(Short task) Write down each entry again, exactly as it reads.
* start *
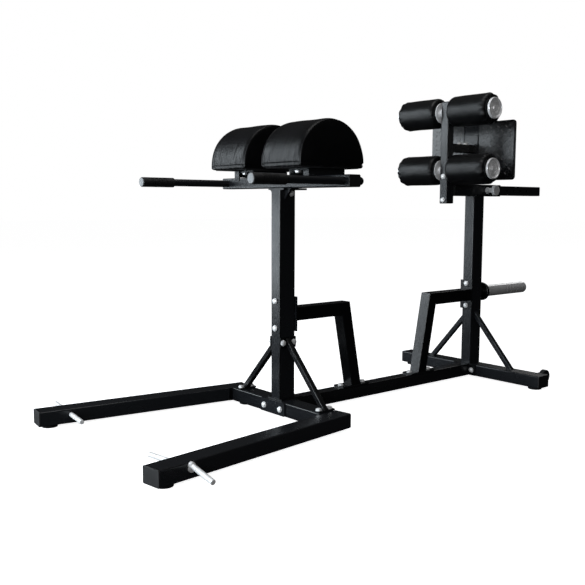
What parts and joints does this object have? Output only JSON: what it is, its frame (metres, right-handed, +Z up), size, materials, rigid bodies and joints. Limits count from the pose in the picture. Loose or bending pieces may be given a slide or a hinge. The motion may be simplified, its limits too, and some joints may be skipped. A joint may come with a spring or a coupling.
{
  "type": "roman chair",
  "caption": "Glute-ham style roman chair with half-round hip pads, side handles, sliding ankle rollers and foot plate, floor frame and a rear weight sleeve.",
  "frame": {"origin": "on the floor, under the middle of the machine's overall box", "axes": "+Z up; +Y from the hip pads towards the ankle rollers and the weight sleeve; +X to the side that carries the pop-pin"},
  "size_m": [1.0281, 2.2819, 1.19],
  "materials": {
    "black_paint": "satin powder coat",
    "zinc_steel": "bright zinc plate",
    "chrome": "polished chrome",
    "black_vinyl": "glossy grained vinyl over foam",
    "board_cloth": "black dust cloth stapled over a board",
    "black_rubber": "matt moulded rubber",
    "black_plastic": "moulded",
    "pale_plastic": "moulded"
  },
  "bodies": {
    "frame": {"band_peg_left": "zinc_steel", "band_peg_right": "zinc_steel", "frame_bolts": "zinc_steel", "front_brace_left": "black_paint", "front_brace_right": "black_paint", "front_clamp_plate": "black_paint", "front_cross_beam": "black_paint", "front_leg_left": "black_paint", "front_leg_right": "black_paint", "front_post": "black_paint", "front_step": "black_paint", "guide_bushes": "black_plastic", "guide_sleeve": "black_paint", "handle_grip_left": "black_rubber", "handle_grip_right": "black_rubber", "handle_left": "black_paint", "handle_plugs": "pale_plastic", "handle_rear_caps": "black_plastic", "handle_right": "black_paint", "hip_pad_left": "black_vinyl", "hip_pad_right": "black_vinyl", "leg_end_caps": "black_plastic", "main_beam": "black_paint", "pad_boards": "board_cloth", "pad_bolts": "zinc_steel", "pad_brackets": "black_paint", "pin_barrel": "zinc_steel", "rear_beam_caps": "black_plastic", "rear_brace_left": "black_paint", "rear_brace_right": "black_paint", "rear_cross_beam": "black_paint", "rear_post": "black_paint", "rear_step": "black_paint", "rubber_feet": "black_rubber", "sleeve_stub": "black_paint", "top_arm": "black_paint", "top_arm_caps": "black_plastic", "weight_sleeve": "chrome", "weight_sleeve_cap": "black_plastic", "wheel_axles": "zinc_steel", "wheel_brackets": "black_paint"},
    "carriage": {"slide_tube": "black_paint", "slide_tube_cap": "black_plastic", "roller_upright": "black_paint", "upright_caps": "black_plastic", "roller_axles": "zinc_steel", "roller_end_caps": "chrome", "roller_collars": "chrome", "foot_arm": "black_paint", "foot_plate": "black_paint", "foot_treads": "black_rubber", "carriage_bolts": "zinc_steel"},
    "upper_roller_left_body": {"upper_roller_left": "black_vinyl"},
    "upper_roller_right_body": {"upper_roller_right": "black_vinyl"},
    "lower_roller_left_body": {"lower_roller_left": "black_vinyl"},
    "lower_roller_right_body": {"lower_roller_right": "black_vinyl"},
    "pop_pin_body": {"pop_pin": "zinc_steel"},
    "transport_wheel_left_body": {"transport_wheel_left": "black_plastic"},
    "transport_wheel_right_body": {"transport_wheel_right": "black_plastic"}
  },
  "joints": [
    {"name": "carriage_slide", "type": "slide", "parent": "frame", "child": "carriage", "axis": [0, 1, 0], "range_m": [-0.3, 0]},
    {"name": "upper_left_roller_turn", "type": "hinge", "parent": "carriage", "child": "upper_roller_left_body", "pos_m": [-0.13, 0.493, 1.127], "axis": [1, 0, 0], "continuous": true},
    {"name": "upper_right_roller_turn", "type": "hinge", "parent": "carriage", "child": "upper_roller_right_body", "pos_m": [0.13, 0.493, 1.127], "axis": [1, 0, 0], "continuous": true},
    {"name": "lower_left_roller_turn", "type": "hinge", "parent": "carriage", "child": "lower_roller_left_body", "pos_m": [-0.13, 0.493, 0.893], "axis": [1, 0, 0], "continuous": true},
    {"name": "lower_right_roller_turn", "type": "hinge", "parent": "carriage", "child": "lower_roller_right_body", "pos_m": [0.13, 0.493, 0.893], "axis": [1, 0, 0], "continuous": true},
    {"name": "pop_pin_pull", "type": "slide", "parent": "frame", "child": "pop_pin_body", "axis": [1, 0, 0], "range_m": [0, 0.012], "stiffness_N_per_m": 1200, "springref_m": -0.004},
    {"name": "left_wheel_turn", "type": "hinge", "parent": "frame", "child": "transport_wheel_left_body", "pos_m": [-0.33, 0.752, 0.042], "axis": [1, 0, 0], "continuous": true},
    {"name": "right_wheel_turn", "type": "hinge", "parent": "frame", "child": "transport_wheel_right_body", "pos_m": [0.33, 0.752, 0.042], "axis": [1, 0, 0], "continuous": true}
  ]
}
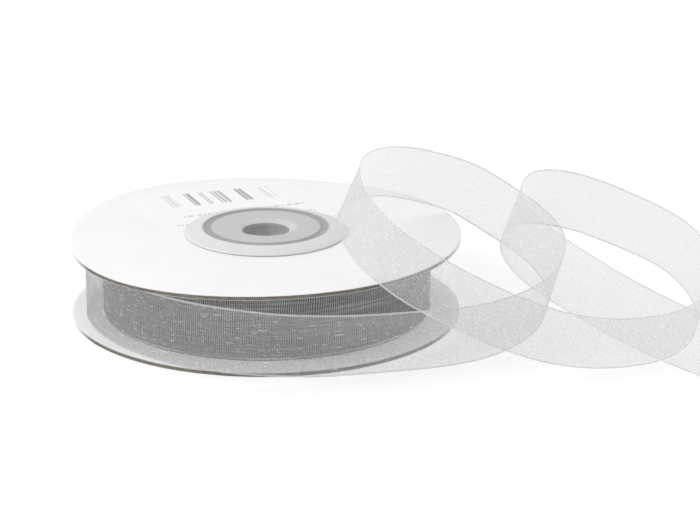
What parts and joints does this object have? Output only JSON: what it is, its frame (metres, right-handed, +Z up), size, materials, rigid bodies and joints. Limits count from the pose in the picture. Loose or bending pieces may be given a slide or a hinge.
* end *
(Exercise solution)
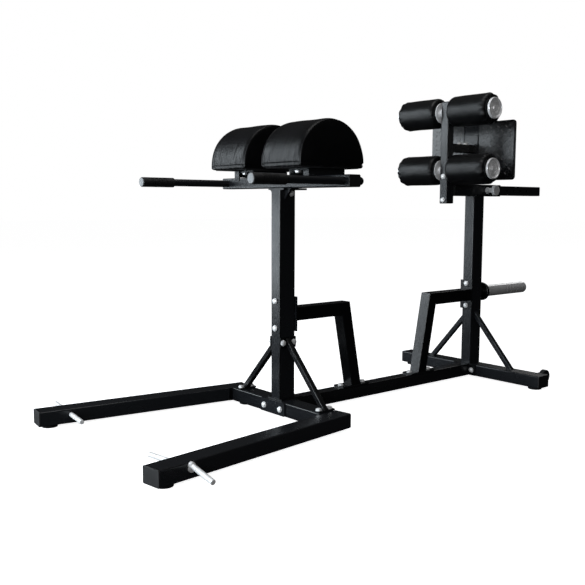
What parts and joints does this object have? Output only JSON: what it is, its frame (metres, right-handed, +Z up), size, materials, rigid bodies and joints. Limits count from the pose in the picture. Loose or bending pieces may be given a slide or a hinge. The motion may be simplified, its limits too, and some joints may be skipped. A joint may come with a spring or a coupling.
{
  "type": "roman chair",
  "caption": "Glute-ham style roman chair with half-round hip pads, side handles, sliding ankle rollers and foot plate, floor frame and a rear weight sleeve.",
  "frame": {"origin": "on the floor, under the middle of the machine's overall box", "axes": "+Z up; +Y from the hip pads towards the ankle rollers and the weight sleeve; +X to the side that carries the pop-pin"},
  "size_m": [1.0281, 2.2819, 1.19],
  "materials": {
    "black_paint": "satin powder coat",
    "zinc_steel": "bright zinc plate",
    "chrome": "polished chrome",
    "black_vinyl": "glossy grained vinyl over foam",
    "board_cloth": "black dust cloth stapled over a board",
    "black_rubber": "matt moulded rubber",
    "black_plastic": "moulded",
    "pale_plastic": "moulded"
  },
  "bodies": {
    "frame": {"band_peg_left": "zinc_steel", "band_peg_right": "zinc_steel", "frame_bolts": "zinc_steel", "front_brace_left": "black_paint", "front_brace_right": "black_paint", "front_clamp_plate": "black_paint", "front_cross_beam": "black_paint", "front_leg_left": "black_paint", "front_leg_right": "black_paint", "front_post": "black_paint", "front_step": "black_paint", "guide_bushes": "black_plastic", "guide_sleeve": "black_paint", "handle_grip_left": "black_rubber", "handle_grip_right": "black_rubber", "handle_left": "black_paint", "handle_plugs": "pale_plastic", "handle_rear_caps": "black_plastic", "handle_right": "black_paint", "hip_pad_left": "black_vinyl", "hip_pad_right": "black_vinyl", "leg_end_caps": "black_plastic", "main_beam": "black_paint", "pad_boards": "board_cloth", "pad_bolts": "zinc_steel", "pad_brackets": "black_paint", "pin_barrel": "zinc_steel", "rear_beam_caps": "black_plastic", "rear_brace_left": "black_paint", "rear_brace_right": "black_paint", "rear_cross_beam": "black_paint", "rear_post": "black_paint", "rear_step": "black_paint", "rubber_feet": "black_rubber", "sleeve_stub": "black_paint", "top_arm": "black_paint", "top_arm_caps": "black_plastic", "weight_sleeve": "chrome", "weight_sleeve_cap": "black_plastic", "wheel_axles": "zinc_steel", "wheel_brackets": "black_paint"},
    "carriage": {"slide_tube": "black_paint", "slide_tube_cap": "black_plastic", "roller_upright": "black_paint", "upright_caps": "black_plastic", "roller_axles": "zinc_steel", "roller_end_caps": "chrome", "roller_collars": "chrome", "foot_arm": "black_paint", "foot_plate": "black_paint", "foot_treads": "black_rubber", "carriage_bolts": "zinc_steel"},
    "upper_roller_left_body": {"upper_roller_left": "black_vinyl"},
    "upper_roller_right_body": {"upper_roller_right": "black_vinyl"},
    "lower_roller_left_body": {"lower_roller_left": "black_vinyl"},
    "lower_roller_right_body": {"lower_roller_right": "black_vinyl"},
    "pop_pin_body": {"pop_pin": "zinc_steel"},
    "transport_wheel_left_body": {"transport_wheel_left": "black_plastic"},
    "transport_wheel_right_body": {"transport_wheel_right": "black_plastic"}
  },
  "joints": [
    {"name": "carriage_slide", "type": "slide", "parent": "frame", "child": "carriage", "axis": [0, 1, 0], "range_m": [-0.3, 0]},
    {"name": "upper_left_roller_turn", "type": "hinge", "parent": "carriage", "child": "upper_roller_left_body", "pos_m": [-0.13, 0.493, 1.127], "axis": [1, 0, 0], "continuous": true},
    {"name": "upper_right_roller_turn", "type": "hinge", "parent": "carriage", "child": "upper_roller_right_body", "pos_m": [0.13, 0.493, 1.127], "axis": [1, 0, 0], "continuous": true},
    {"name": "lower_left_roller_turn", "type": "hinge", "parent": "carriage", "child": "lower_roller_left_body", "pos_m": [-0.13, 0.493, 0.893], "axis": [1, 0, 0], "continuous": true},
    {"name": "lower_right_roller_turn", "type": "hinge", "parent": "carriage", "child": "lower_roller_right_body", "pos_m": [0.13, 0.493, 0.893], "axis": [1, 0, 0], "continuous": true},
    {"name": "pop_pin_pull", "type": "slide", "parent": "frame", "child": "pop_pin_body", "axis": [1, 0, 0], "range_m": [0, 0.012], "stiffness_N_per_m": 1200, "springref_m": -0.004},
    {"name": "left_wheel_turn", "type": "hinge", "parent": "frame", "child": "transport_wheel_left_body", "pos_m": [-0.33, 0.752, 0.042], "axis": [1, 0, 0], "continuous": true},
    {"name": "right_wheel_turn", "type": "hinge", "parent": "frame", "child": "transport_wheel_right_body", "pos_m": [0.33, 0.752, 0.042], "axis": [1, 0, 0], "continuous": true}
  ]
}
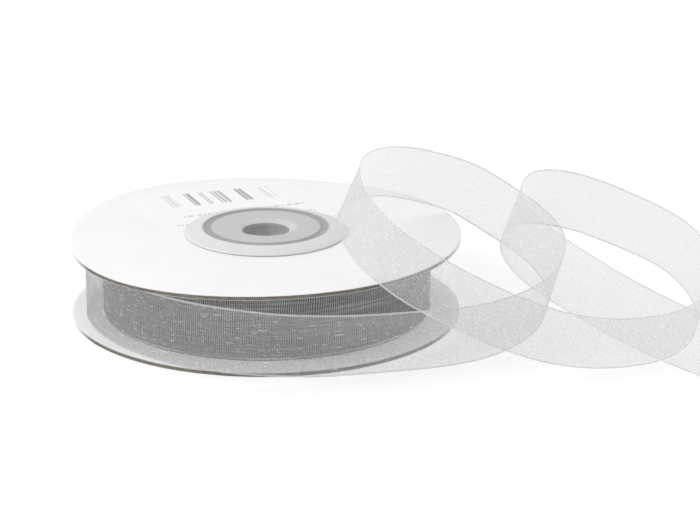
What parts and joints does this object have? Output only JSON: what it is, its frame (metres, right-handed, +Z up), size, materials, rigid bodies and joints. Limits count from the pose in the picture. Loose or bending pieces may be given a slide or a hinge.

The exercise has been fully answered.